И к слову о жалобном плаче. “Аониды” в обыденном читательском сознании ассоциируются в первую очередь с анекдотом о Мандельштаме, боявшемся их рыдания, но не знавшем точно, кто это такие и умеют ли они рыдать. Баратынский лучше помнил греческую мифологию. Полузабытой цитате из его стихотворения 1843 года, видимо, и обязано своим возникновением соответствующее темное место у Мандельштама:
Когда твой голос, о поэт,
Смерть в высших звуках остановит,
Когда тебя во цвете лет
Нетерпеливый рок уловит, —
Кого закат могучих дней
Во глубине сердечной тронет
Кто в отзыв гибели твоей
Стесненной грудию восстонет,
И тихий гроб твой посетит,
И, над умолкшей Аонидой
Рыдая, пепел твой почтит
Нелицемерной панихидой?
Никто! — но сложится певцу
Канон намеднишним Зоилом,
Уже кадящим мертвецу,
Чтобы живых задеть кадилом.
Есть большой соблазн воспринять это стихотворение, хронологически более позднее, чем “Последний поэт”, как его возможное сюжетное развитие. В любом случае, рассматривая текст Лосева “По Баратынскому”, вряд ли допустимо обойти вниманием это стихотворение Баратынского, написанное также на тему смерти поэта. За аналогиями из современности далеко ходить не нужно: многие помнят, какую биографию сделали нашему Рыжему, “мальчику, который прожил чужую судьбу и своей смертью подарил какому-то количеству людей иллюзию, что они существуют, а также предоставил им возможность манипулировать собой, и делать это порой с какими-то гнусными идеологическими намерениями” (Кирилл Медведев).

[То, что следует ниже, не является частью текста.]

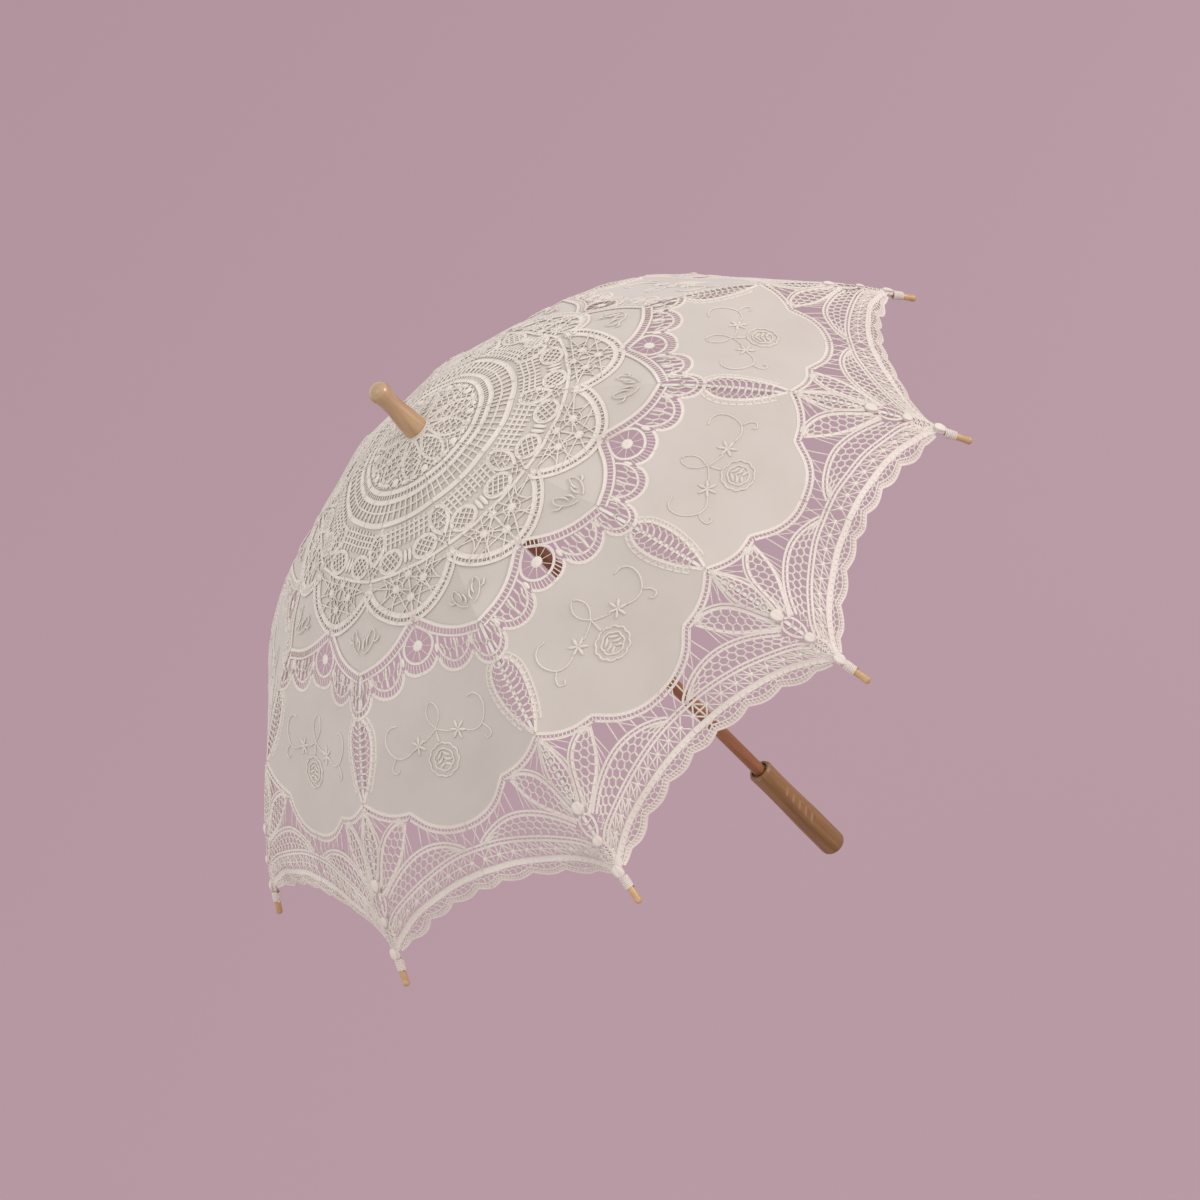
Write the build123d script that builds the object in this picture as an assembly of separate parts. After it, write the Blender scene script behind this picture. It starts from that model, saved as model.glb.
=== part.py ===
from build123d import *
from math import acos, asin, atan2, cos, degrees, hypot, radians, sin, tan
import os

# Lace parasol, open. Millimetres. +Z runs up the shaft from the handle to the ferrule,
# and the origin is the middle of the straight, round stretch of the handle's grip.

# ---- driving dimensions -------------------------------------------------------------
# overall
RIB_COUNT = 10
CANOPY_RADIUS = 380.0  # shaft axis to the end of a rib tip
EXPOSED_SHAFT = 477.0  # handle top to the canopy's apex
# handle, ferrule and shaft
HANDLE_LENGTH = 123.0
GRIP_LENGTH = 40.0  # straight stretch of the handle
GRIP_RADIUS = 12.1
HANDLE_TOP_RADIUS = 11.5
HANDLE_WAIST_RADIUS = 11.2
HANDLE_END_ROUND = 8.0
HANDLE_SOCKET = 40.0
HANDLE_CUP_DEPTH = 2.5
HANDLE_CUP_WALL = 2.2
GROOVE_COUNT = 5
GROOVE_PITCH = 9.8
GROOVE_START = 32.0  # handle top to the first groove
GROOVE_RADIUS = 2.6
GROOVE_DEPTH = 0.8
GROOVE_TILT = 30.0
GROOVE_AZIMUTH = 26.0  # from -Y towards +X
FERRULE_LENGTH = 53.0
FERRULE_BASE_RADIUS = 10.8
FERRULE_NECK_RADIUS = 8.4
FERRULE_BULB_RADIUS = 9.3
FERRULE_SOCKET = 36.0
SHAFT_RADIUS = 5.9
# canopy
CANOPY_THICKNESS = 1.0
APEX_SLOPE = 5.0  # degrees, where the canopy's line over a rib meets the shaft axis
RIM_SLOPE = 57.9  # degrees, where that line, if it went on, would reach CANOPY_RADIUS
CORNER_TO_TIP_END = 17.0  # wooden tip that shows past the lace corner
HEM_RISE = 25.0  # how far the hem rises from its corners at the middle of a gore
CENTRE_DISC_RADIUS = 11.1
# ribs, tips and stretchers
RIB_WIDTH = 2.6
RIB_HEIGHT = 3.2
RIB_WALL = 0.6
EYE_THICKNESS = 1.6
RIB_EYE_RADIUS = 1.7
RIB_EYE_LENGTH = 9.0
RIB_PIN_RADIUS = 1.2
RIB_PIN_LENGTH = 12.0
TIP_LENGTH = 25.0
TIP_RADIUS = 2.75
TIP_WAIST_RADIUS = 2.2
STRETCHER_LENGTH = 165.0
STRETCHER_WIDTH = 2.2
STRETCHER_HEIGHT = 3.0
FORK_LENGTH = 14.0
FORK_SLOT_LENGTH = 10.0
FORK_CHEEK = 0.8
RIVET_RADIUS = 1.0
RIVET_HEAD_RADIUS = 1.6
RIVET_HEAD_HEIGHT = 0.5
# crown and runner
HINGE_CIRCLE_RADIUS = 11.0
FLANGE_RADIUS = 13.2
HUB_RADIUS = 8.0
CROWN_HUB_LENGTH = 18.0
RUNNER_FLANGE_HEIGHT = 7.0
RUNNER_LENGTH = 45.0
WIRE_RADIUS = 0.6
CROWN_PIN_RADIUS = 0.9
STOP_PIN_RADIUS = 1.0
STOP_PIN_LENGTH = 15.0
# catch springs
SPRING_THICKNESS = 1.4
SPRING_LENGTH = 30.0
SPRING_LEG = 1.4
NOSE_HEIGHT = 12.0
NOSE_REACH = 3.0  # past the shaft's surface
# fold
CLOSED_TIP_RADIUS = 15.0  # shaft axis to the middle of a tip's end, closed
# clearances
SOFT_GAP = 0.3  # between cloth and what it lies on
RIB_GAP = 0.8  # between cloth and the middle of a rib's top, as the cloth slopes off to both sides
SIDE_GAP = 0.25  # flat faces that slide past each other
PIN_GAP = 0.06  # round a hinge pin or ring
BORE_GAP = 0.1  # runner on the shaft
SEAM_GAP = 0.4  # between neighbouring parts of the canopy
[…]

Мне представляется ошибочным однозначное зачисление поэта Льва Лосева в ряды подобных людей. Косвенным подтверждением этого может служить еще и тот факт, что непосредственно в следующем стихотворении книги “Как я сказал”, находящемся на том же развороте, речь идет о совписовских манипуляциях, и автор отождествляет себя с питерской “неокубофутуристической” оппозицией официозу.